Only the lines from the start up to and including the line containing "rings.append(tub_ring(half_x - lean, half_y" should be repeated, word for word.

DATASET CONTENT.
▶

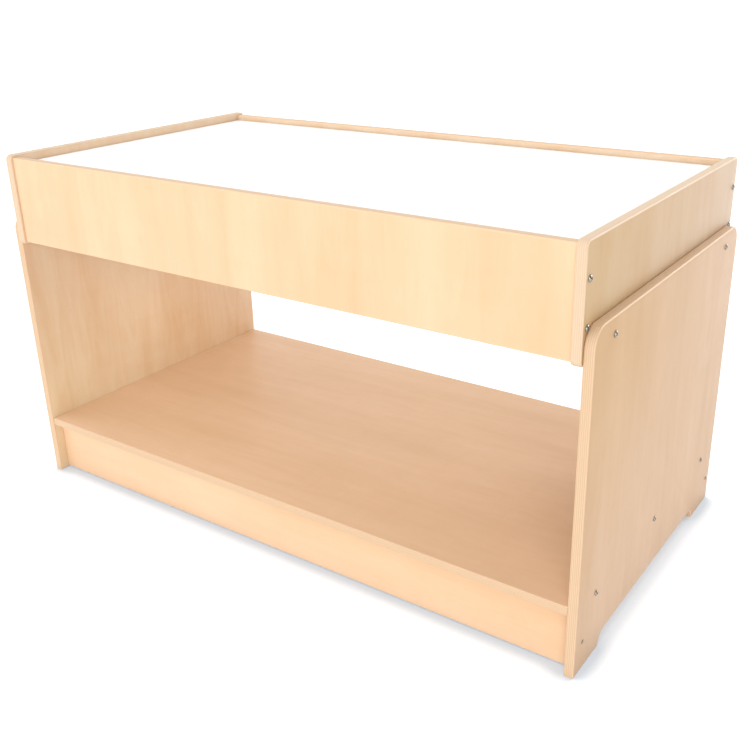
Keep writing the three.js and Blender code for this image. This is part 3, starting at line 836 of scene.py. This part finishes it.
def make_tub():
    low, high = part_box("tub")
    top, floor = high.z, low.z
    flange_x, flange_y = high.x, high.y
    ledger_low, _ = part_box("right_ledger")
    rear_low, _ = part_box("rear_ledger")
    outer_x = ledger_low.x - TUB_WALL
    outer_y = rear_low.y - TUB_WALL
    inner_x, inner_y = outer_x - TUB_WALL, outer_y - TUB_WALL
    inner_floor = floor + TUB_WALL
    rings = []

    def wall(half_x, half_y, radius, z, lean=0.0):
        rings.append(tub_ring(half_x - lean, half_y - lean, radius - lean * 0.5, z))

    # the flange's edge, from below to above
    wall(flange_x - 0.001, flange_y - 0.001, FLANGE_CORNER, top - TUB_WALL)
    wall(flange_x, flange_y, FLANGE_CORNER, top - TUB_WALL + 0.001)
    wall(flange_x, flange_y, FLANGE_CORNER, top - 0.001)
    wall(flange_x - 0.0004, flange_y - 0.0004, FLANGE_CORNER, top - 0.0003)
    wall(flange_x - 0.001, flange_y - 0.001, FLANGE_CORNER, top)
    # over the rim and down the inner wall
    for angle in np.radians(np.linspace(0, 90, 6)):
        out = TUB_RIM_ROUND * (1 - math.sin(angle))
        z = top - TUB_RIM_ROUND * (1 - math.cos(angle))
        wall(inner_x + out, inner_y + out, TUB_CORNER - TUB_WALL + out, z)
    bend = TUB_FLOOR_ROUND - TUB_WALL
    for z in np.linspace(top - 0.02, inner_floor + bend + 0.004, 4):
        wall(inner_x, inner_y, TUB_CORNER - TUB_WALL, z, TUB_DRAFT * (top - z))
    lean = TUB_DRAFT * (top - inner_floor - bend)
    for angle in np.radians(np.linspace(0, 90, 8)):
        z = inner_floor + bend * (1 - math.sin(angle))
        wall(inner_x, inner_y, TUB_CORNER - TUB_WALL, z, lean + bend * (1 - math.cos(angle)))
    count = len(rings[0])
    rings.append(drain_ring(FLOOR_RING, inner_floor, count))
    rings.append(drain_ring(DRAIN_HOLE + 0.001, inner_floor, count))
    rings.append(drain_ring(DRAIN_HOLE, inner_floor - 0.0008, count))
    rings.append(drain_ring(DRAIN_HOLE, floor + 0.0008, count))
    rings.append(drain_ring(DRAIN_HOLE + 0.001, floor, count))
    rings.append(drain_ring(FLOOR_RING, floor, count))
    # the underside and the outer wall, from the floor up to the flange
    lean = TUB_DRAFT * (top - floor - TUB_FLOOR_ROUND)
    for angle in np.radians(np.linspace(90, 0, 8)):
        z = floor + TUB_FLOOR_ROUND * (1 - math.sin(angle))
        wall(outer_x, outer_y, TUB_CORNER, z, lean + TUB_FLOOR_ROUND * (1 - math.cos(angle)))
    under = top - TUB_WALL
    for z in np.linspace(floor + TUB_FLOOR_ROUND + 0.004, under - 0.006, 4):
        wall(outer_x, outer_y, TUB_CORNER, z, TUB_DRAFT * (top - z))
    for angle in np.radians(np.linspace(0, 90, 5)):
        out = FLANGE_UNDER_ROUND * (1 - math.cos(angle)) - 0.001
        z = under - FLANGE_UNDER_ROUND * (1 - math.sin(angle))
        wall(outer_x + out, outer_y + out, TUB_CORNER + out, z)
    obj = loft("tub_moulding", rings, [MATERIALS["tub"]], capped=False)
    return finish_piece(obj, "tub")


def make_drain():
    """The drain fitting, its gasket and its lock nut. Rings round the fitting's tube stand for a thread."""
    low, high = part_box("drain_fitting")
    bore, tube, flange = DRAIN_BORE, DRAIN_TUBE, high.x
    seat = high.z - DRAIN_FLANGE_THICKNESS
    profile = [(bore, low.z + 0.0006), (bore + 0.0006, low.z), (tube - 0.001, low.z)]
    pitch = DRAIN_RING_PITCH
    z = low.z + 0.001
    while z < DRAIN_RINGS_TOP:
        profile += [(tube - 0.0008, z), (tube, z + pitch * 0.35), (tube, z + pitch * 0.5)]
        z += pitch
    profile += [(tube - 0.0004, z), (tube - 0.0004, seat - 0.0005), (tube, seat)]
    profile += [(flange - 0.0006, seat), (flange, seat + 0.0006), (flange - 0.0004, seat + 0.0014)]
    profile += [(flange - 0.0025, high.z - 0.0004), (flange - 0.004, high.z), (bore + 0.005, high.z)]
    profile += [(bore + 0.0015, high.z - 0.0003), (bore, high.z - 0.0014)]
    fitting = turned("drain_fitting_moulding", profile, MATERIALS["drain"])
    finish_piece(fitting, "drain_fitting")

    low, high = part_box("drain_gasket")
    hole, outer, soft = DRAIN_HOLE, high.x, 0.0004
    profile = [(hole + soft, low.z), (outer - soft, low.z)]
    profile += [(outer, low.z + soft), (outer, high.z - soft)]
    profile += [(outer - soft, high.z), (hole + soft, high.z)]
    profile += [(hole, high.z - soft), (hole, low.z + soft)]
    gasket = turned("drain_gasket_ring", profile, MATERIALS["rubber"])
    finish_piece(gasket, "drain_gasket")
    make_lock_nut()


def make_lock_nut():
    """A hexagonal lock nut with rounded corners and chamfered ends.

    Rings in its hole stand for a thread.
    """
    low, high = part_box("drain_nut")
    count = 72
    angles = np.linspace(0, 2 * math.pi, count, endpoint=False)
    flats = high.y
    corner = high.x
    reach = np.minimum(flats / np.cos((angles % (math.pi / 3)) - math.pi / 6), corner * 0.985)

    def ring(radii, z):
        radii = np.broadcast_to(radii, count)
        return np.stack([radii * np.cos(angles), radii * np.sin(angles), np.full(count, z)], 1)

    round_end = np.minimum(reach, flats)
    rings = [
        ring(LOCK_NUT_MOUTH, low.z),
        ring(round_end - 0.0012, low.z),
        ring(round_end, low.z + 0.0004),
        ring(reach, low.z + 0.0018),
        ring(reach, high.z - 0.0018),
        ring(round_end, high.z - 0.0004),
        ring(round_end - 0.0012, high.z),
        ring(LOCK_NUT_MOUTH, high.z),
    ]
    for step in range(1, 14):
        z = high.z - 0.0005 - step * (high.z - low.z - 0.001) / 14
        rings.append(ring(DRAIN_HOLE + LOCK_NUT_RINGS * (step % 2), z))
    nut = loft("drain_nut_moulding", rings, [MATERIALS["drain"]], capped=False)
    finish_piece(nut, "drain_nut")


def make_plug():
    low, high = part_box("drain_plug")
    cap = high.x
    cap_low = low.z + PLUG_LENGTH
    cap_high = cap_low + PLUG_CAP_THICKNESS
    neck, knob = 0.0038, 0.006
    profile = [(0.0002, low.z + 0.0012), (0.0080, low.z + 0.0012)]
    profile += [(0.0086, low.z), (0.0092, low.z + 0.0003)]
    for step in range(3):
        z = low.z + 0.0035 + step * 0.0042
        radius = 0.0096 + 0.00025 * step
        profile += [(radius - 0.0006, z), (radius, z + 0.0009)]
        profile += [(radius, z + 0.0017), (radius - 0.0006, z + 0.0026)]
    profile += [(0.0098, cap_low - 0.001), (0.0104, cap_low)]
    profile += [(cap - 0.0004, cap_low), (cap, cap_low + 0.0005)]
    profile += [(cap - 0.0002, cap_low + 0.0013), (cap - 0.0012, cap_high - 0.0003)]
    profile += [(cap - 0.0026, cap_high)]
    profile += [(neck + 0.0022, cap_high), (neck + 0.0006, cap_high + 0.0006), (neck, cap_high + 0.0022)]
    for angle in np.radians(np.linspace(-60, 84, 12)):
        radius = knob * 0.42 + knob * 0.58 * math.cos(angle)
        profile.append((radius, high.z - 0.0034 + 0.0034 * math.sin(angle)))
    profile.append((0.0002, high.z))
    plug = turned("drain_plug_stopper", profile, MATERIALS["rubber"], segments=56, closed=False)
    finish_piece(plug, "drain_plug")


# ---------------------------------------------------------------- camera, light and floor


def make_camera():
    """A short telephoto view down on the table from its right front corner."""
    place = Vector((1.0461, -1.3973, 1.0016))
    sight = Vector((-0.5234, 0.7607, -0.3839))
    camera = bpy.data.cameras.new("camera")
    camera.lens = 45.618
    camera.sensor_width = 36.0
    camera.shift_x = -0.0326
    camera.shift_y = -0.0206
    obj = bpy.data.objects.new("camera", camera)
    roll = Matrix.Rotation(math.radians(-1.035), 4, "Z")
    turn = sight.to_track_quat("-Z", "Y").to_matrix().to_4x4()
    obj.matrix_world = Matrix.Translation(place) @ turn @ roll
    bpy.context.scene.collection.objects.link(obj)
    bpy.context.scene.camera = obj


def make_light():
    """A light tent, bright but for a dark wall on the right, with a brighter ceiling and two low lamps."""
    scene = bpy.context.scene
    world = bpy.data.worlds.new("tent")
    scene.world = world
    world.use_nodes = True
    tree = world.node_tree
    background = tree.nodes["Background"]
    direction = tree.nodes.new("ShaderNodeTexCoord").outputs["Generated"]
    parts = tree.nodes.new("ShaderNodeSeparateXYZ")
    tree.links.new(direction, parts.inputs[0])

    def graded(axis, start, end, low, high):
        node = tree.nodes.new("ShaderNodeMapRange")
        node.interpolation_type = "SMOOTHSTEP"
        tree.links.new(parts.outputs[axis], node.inputs["Value"])
        for name, value in (("From Min", start), ("From Max", end), ("To Min", low), ("To Max", high)):
            node.inputs[name].default_value = value
        return node.outputs["Result"]

    def joined(operation, first, second):
        node = tree.nodes.new("ShaderNodeMath")
        node.operation = operation
        tree.links.new(first, node.inputs[0])
        tree.links.new(second, node.inputs[1])
        return node.outputs[0]

    walls = graded("X", 0.15, 0.65, WALLS, WALL_RIGHT)
    tent = joined("MULTIPLY", walls, graded("Z", 0.5, 0.95, 1.0, CEILING))
    # seen directly, no part of the tent is darker than plain white
    seen = tree.nodes.new("ShaderNodeLightPath").outputs["Is Camera Ray"]
    tree.links.new(joined("MAXIMUM", tent, seen), background.inputs["Strength"])
    background.inputs["Color"].default_value = (1.0, 1.0, 1.0, 1.0)
    lamps = (("front_lamp", -LAMP_TURN, FRONT_LAMP), ("rear_lamp", LAMP_TURN, REAR_LAMP))
    for name, turn, strength in lamps:
        lamp = bpy.data.lights.new(name, "SUN")
        lamp.energy = strength
        lamp.angle = math.radians(LAMP_SIZE)
        obj = bpy.data.objects.new(name, lamp)
        obj.rotation_euler = Euler((math.radians(90 - LAMP_HEIGHT), 0, math.radians(90 + turn)))
        scene.collection.objects.link(obj)
    scene.view_settings.view_transform = "Standard"


def make_floor():
    """White paper that gives off a little light, with a cool shade where something stands close to it."""
    mesh = bpy.data.meshes.new("floor")
    reach = FLOOR_REACH
    corners = [(-reach, -reach, 0), (reach, -reach, 0), (reach, reach, 0), (-reach, reach, 0)]
    mesh.from_pydata(corners, [], [(0, 1, 2, 3)])
    nodes = Nodes("floor_paper")
    shade = nodes.add("ShaderNodeAmbientOcclusion", {"Distance": SHADE_REACH}, samples=16)
    open_share = nodes.ranged(shade.outputs["AO"], *SHADE_RANGE, 0.0, 1.0)
    paper = nodes.mixed(open_share, colour(*PAPER[0]), colour(*PAPER[1]))
    glow = nodes.mixed(open_share, colour(*GLOW[0]), colour(*GLOW[1]))
    mesh.materials.append(nodes.shade(colour=paper, roughness=0.8, specular=0.2))
    nodes.put(nodes.shader.inputs["Emission Color"], glow)
    nodes.shader.inputs["Emission Strength"].default_value = FLOOR_GLOW
    obj = bpy.data.objects.new("floor", mesh)
    bpy.context.scene.collection.objects.link(obj)


make_camera()
make_boards()
make_fasteners()
make_cover()
make_tub()
make_drain()
make_plug()
make_light()
make_floor()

◀

THE ANSWER.
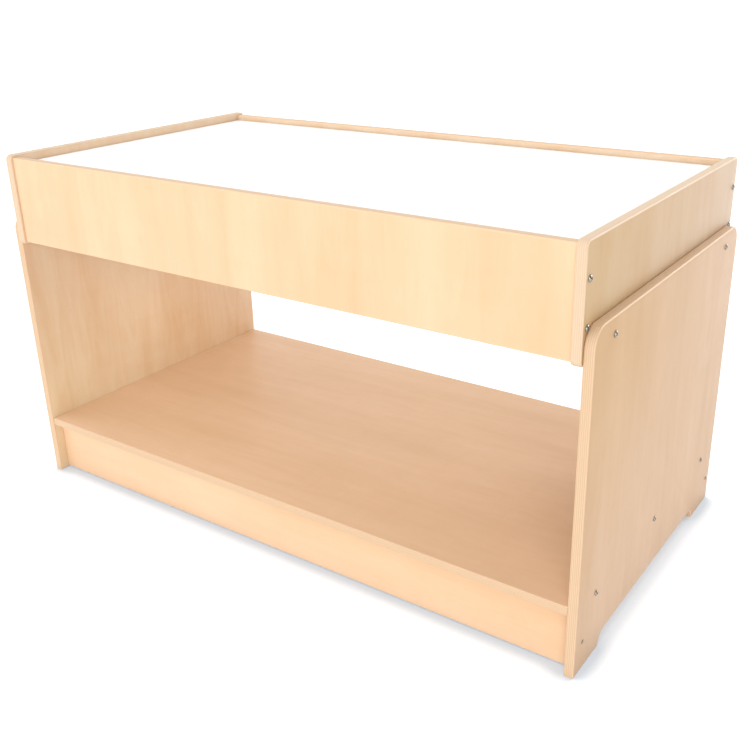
Keep writing the three.js and Blender code for this image. This is part 3, starting at line 836 of scene.py. This part finishes it.
def make_tub():
    low, high = part_box("tub")
    top, floor = high.z, low.z
    flange_x, flange_y = high.x, high.y
    ledger_low, _ = part_box("right_ledger")
    rear_low, _ = part_box("rear_ledger")
    outer_x = ledger_low.x - TUB_WALL
    outer_y = rear_low.y - TUB_WALL
    inner_x, inner_y = outer_x - TUB_WALL, outer_y - TUB_WALL
    inner_floor = floor + TUB_WALL
    rings = []

    def wall(half_x, half_y, radius, z, lean=0.0):
        rings.append(tub_ring(half_x - lean, half_y - lean, radius - lean * 0.5, z))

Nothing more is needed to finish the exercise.